Не обижайся, если снова я некоторое время не смогу писать. Потому бои начинаются снова жаркие, такие, что «Катюши» бьют с хода, в упор, сами едва не страдая от разрывов. А мы со своими крохотными игрушками работаем в хаосе из огня, грохота и визга…

12.2.1945.

Пишу тебе из самого звериного логова; два дня не вылезая сижу в ровике, созерцая картину грандиозного сражения. Для меня работы пока не было. Решил написать тебе. Все время ты вспоминаешься под песни «Катюши», вой и грохот…

Главное, живой покуда…

Я получил от тебя уже два хороших длинных письма, и жду еще, хотя почта ходит сейчас неаккуратно, и первое твое письмо шло больше месяца. Догнать меня не могло — я в тылу у немцев был целых три недели. В Восточной Пруссии, будь она трижды проклята… Немец, он очень отчаянно здесь дерется.

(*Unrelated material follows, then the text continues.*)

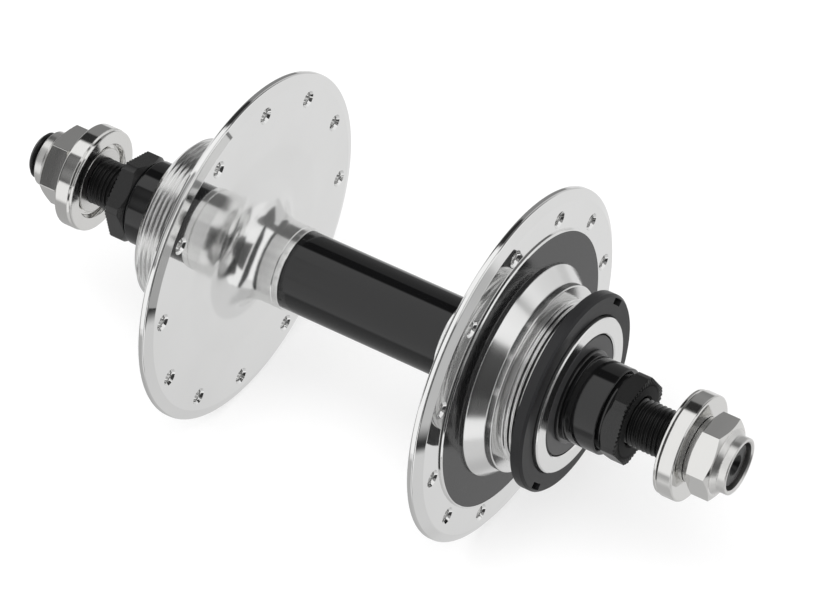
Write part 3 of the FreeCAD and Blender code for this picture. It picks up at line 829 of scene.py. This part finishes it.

До свидания, моя Золотоглазая!

19.2.1945.

Три дня был в жестоком бою, фрица пересилили, мы и он сбежал. Сейчас, преследуем его на подступах к его логову. Это уж второй раз я иду туда.

До сих пор везет мне, родная.

Ближе чем в двух метрах, снаряд ко мне не падал… а осколки только что шинель пробивали, меня не трогали… Дальше если так будет везти — жди трех звонков.

Вижу тебя во сне иногда, когда сон снится. Снится — то он не всегда — проваливаешься словно в черную яму — ведь сон такой — час — два — все урывками. А приснишься — всегда ласковая и хорошая. Улыбаешься — чуть грустно и так хорошо…

Жду все продолжения твоих злоключений в Румынии — ты ведь писала — продолжение следует — и опять замолчала.

Но, м.б., не ты теперь виновата — а то, что я иду слишком быстро — быстрее почтарей…

И верю, что идут, идут вслед мне письма твои, а в одном из них фотография… Я имею основания верить? Верно ведь?

Сейчас можно уснуть немного. А завтра — вернее сегодня уже — сейчас часа три ночи — дальше, в путь и в бои…

Но ты со мной — и мне ничего не страшно.

До свидания, помни меня, если судьба зло подшутит надо мной…

До свидания родная, спи спокойно, м.б. я приду к тебе во сне. Пусть пока только во сне, что ж поделать…

25.2.45.

Что же ты редко все — таки пишешь?

Мне бы хотелось после каждого боя получать от тебя пару ласковых теплых слов… Домашние, и те пишут мне чаще, хоть я их не особенно балую вестями о себе…

И забыла, что нужна мне, очень — очень, твоя физиономия.

Я упросил фотографа, что снимал меня для партбилета, сделать лишнюю, и шлю ее тебе — никому другому.

Я на ней уже не такой толстый, как той зимой — ну это от того, ч — то пришлось мне много, высуня язык ползать под огнем и не спать ночей вот уже полтора месяца наступления…

Физиономия довольно неказистая, но ты сумеешь ведь разглядеть меня такого, каким ты меня любишь — так как я любуюсь на твою фотографию, которую ты называла сама «беглой каторжницей», и лучше которой я не знаю…

Иринка моя, помнишь те симоновские стихи — «по праву тех, кто может не вернуться» — они сейчас звучат для меня по новому.

Эх, черт возьми, в бой снова, не дал фриц дописать.

10 марта 1945.

Вчера получил твое письмо. Ты пишешь, что не можешь понять, чем я занимаюсь — самой беспокойной на войне работой — командую разведкой и связью. Пока живой и здоровый. Скоро, видимо, погляжу море.

Мы пробиваемся к большому городу Д., «вольному» городу…

Скоро вся эта волынка кончится… Эх, дожить бы…

12 марта 1945.

Наступает весна, та самая, на которую возлагали мы столько надежд. Весна, правда, здесь нехорошая, не такая, как, верно, у нас в Москве — море холодное и злое; то заваливает все снегом, то ветром с дождем вновь сгоняет весь снег, превращая все кругом в отчаянное месиво по колено — грязь, мокрый снег… И в эту кашу приходиться ложится как в постель, когда снарядах или пулеметные очереди свистят над головой… Промокнет все, весит шинель и прочее не меньше 2–х пудов.